The billionaire's schedule looks a little different ahead of the 2020 election, however. Notably, it lacks any public political engagements. Buffett has yet to fundraise or campaign for this year's Democratic presidential nominee, former Vice President Joe Biden, The Wall Street Journal's John McCormick and Catherine Lucey reported Sunday.
A representative for Buffett at Berkshire Hathaway did not immediately respond to Business Insider's request for comment on the CEO's support of or involvement with the Biden campaign. The Biden campaign also did not respond to requests for comment.
The issue isn't that that the billionaire is unsure of who to support, according to The Journal. Buffett criticized President Trump's refusal to release his tax returns in 2016, and is believed to have been referencing Trump when he wrote that "it is beyond arrogance for American businesses or individuals to boast that they have 'done it alone'" in his 2019 shareholder letter.
Buffett is a long time Democrat. The CEO hosted a high-dollar fundraiser for President Obama's reelection campaign in 2011, and served as his unofficial economic advisor. Ahead of the 2016 election, Buffett spoke at a campaign rally for Secretary Hillary Clinton.

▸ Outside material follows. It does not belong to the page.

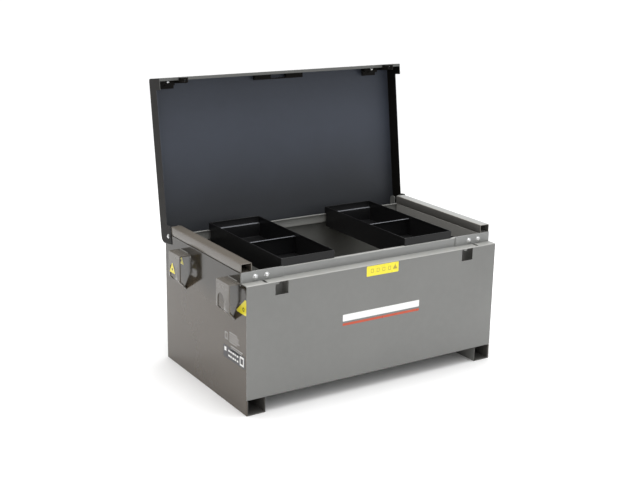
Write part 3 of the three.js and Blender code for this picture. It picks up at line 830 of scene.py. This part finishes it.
# ---- stage, light and camera --------------------------------------------------------------------
def floor():
    bm = bmesh.new()
    bmesh.ops.create_grid(bm, x_segments=4, y_segments=4, size=60)
    mesh = to_mesh("floor", bm)
    item = bpy.data.objects.new("floor", mesh)
    bpy.context.collection.objects.link(item)
    n = Look("pale_floor")
    tone = n.ramp(n.noise(0.8, 2), 0.3, 0.7)
    mesh.materials.append(n.finish(Base_Color=n.mix(tone, (0.9, 0.9, 0.9), (0.88, 0.88, 0.88)),
                                   Roughness=n.ramp(n.noise(3), 0.3, 0.7, 0.75, 0.9)))


def area_light(name, place, aim, size, power, colour=(1, 1, 1)):
    data = bpy.data.lights.new(name, "AREA")
    data.shape = "RECTANGLE"
    data.size, data.size_y = size
    data.energy = power
    data.color = colour
    item = bpy.data.objects.new(name, data)
    bpy.context.collection.objects.link(item)
    item.location = place
    item.rotation_mode = "QUATERNION"
    item.rotation_quaternion = (Vector(aim) - Vector(place)).to_track_quat("-Z", "Y")


def soft_room():
    """Even white room, brighter overhead and a little darker and warmer on the left."""
    world = bpy.data.worlds.new("soft_room")
    world.use_nodes = True
    n = Nodes(world.node_tree, "Generated")
    overhead = n.ramp(n.axis("Z"), 0.25, 0.85)
    left = n.ramp(n.axis("X"), -0.35, -0.9)
    tone = n.mix(overhead, (0.72, 0.74, 0.76), (1.5, 1.5, 1.5))
    background = n.tree.nodes["Background"]
    n.link(n.mix(left, tone, (0.40, 0.36, 0.32)), background.inputs["Color"])
    background.inputs["Strength"].default_value = 1.0
    return world


def lighting():
    bpy.context.scene.view_settings.view_transform = "Standard"
    bpy.context.scene.world = soft_room()
    area_light("overhead_softbox", (0, -0.1, 4.2), (0, -0.1, 0), (3.2, 3.2), 120)
    area_light("front_softbox", (0.8, -5.2, 2.2), (0, 0, 0.4), (4.0, 2.4), 10, (1.0, 0.99, 0.97))


CAMERA_PLACE = (-2.474579, depth(-3762.853), 1.809422)
YAW, PITCH, ROLL = 0.571009, 0.277257, 0.018722      # radians: right of +Y, downwards, right side up
FOCAL = 1.736893                                     # focal length as a share of the picture's width
SENSOR = 36.0                                        # millimetres


def camera():
    data = bpy.data.cameras.new("camera")
    data.sensor_width = SENSOR
    data.lens = FOCAL * SENSOR
    item = bpy.data.objects.new("camera", data)
    bpy.context.collection.objects.link(item)
    look = Vector((math.sin(YAW) * math.cos(PITCH), math.cos(YAW) * math.cos(PITCH), -math.sin(PITCH)))
    level = Vector((math.cos(YAW), -math.sin(YAW), 0))
    upright = level.cross(look)
    across = level * math.cos(ROLL) + upright * math.sin(ROLL)
    up = upright * math.cos(ROLL) - level * math.sin(ROLL)
    turned = Matrix((across, up, -look)).transposed().to_4x4()
    item.matrix_world = Matrix.Translation(CAMERA_PLACE) @ turned
    bpy.context.scene.camera = item


camera()
lighting()
floor()
folded_sheet("front")
folded_sheet("rear")
dress_nodes()
tray_beads()
rim_bolts()
pivot_hardware()
welds()
labels()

The so-called "Oracle of Omaha" has kept a low profile overall since the coronavirus pandemic gripped the United States in June, appearing most recently during a livestream of Berkshire Hathaway's annual shareholder meeting in May. The Journal's McCormick and Lucey floated the idea the Buffett's well-documented dislike of the type of virtual gathering embraced by Biden could be a factor in his absence from the campaign, recounting the billionaire's comment that a colleague easily surpassed his knowledge of Zoom in no time.
Aside from the pandemic, the past few months have been rough on Buffett financially. Buffett's personal fortune has declined $7.3 billion in the past year, Business Insider previously reported — more in dollar terms than anyone else on the Forbes 400 list of richest Americans. Buffett remains ranked as the fourth-richest person in America, however.
Even without Buffett's support, Biden has received donations from dozens of billionaires, far more than President Trump.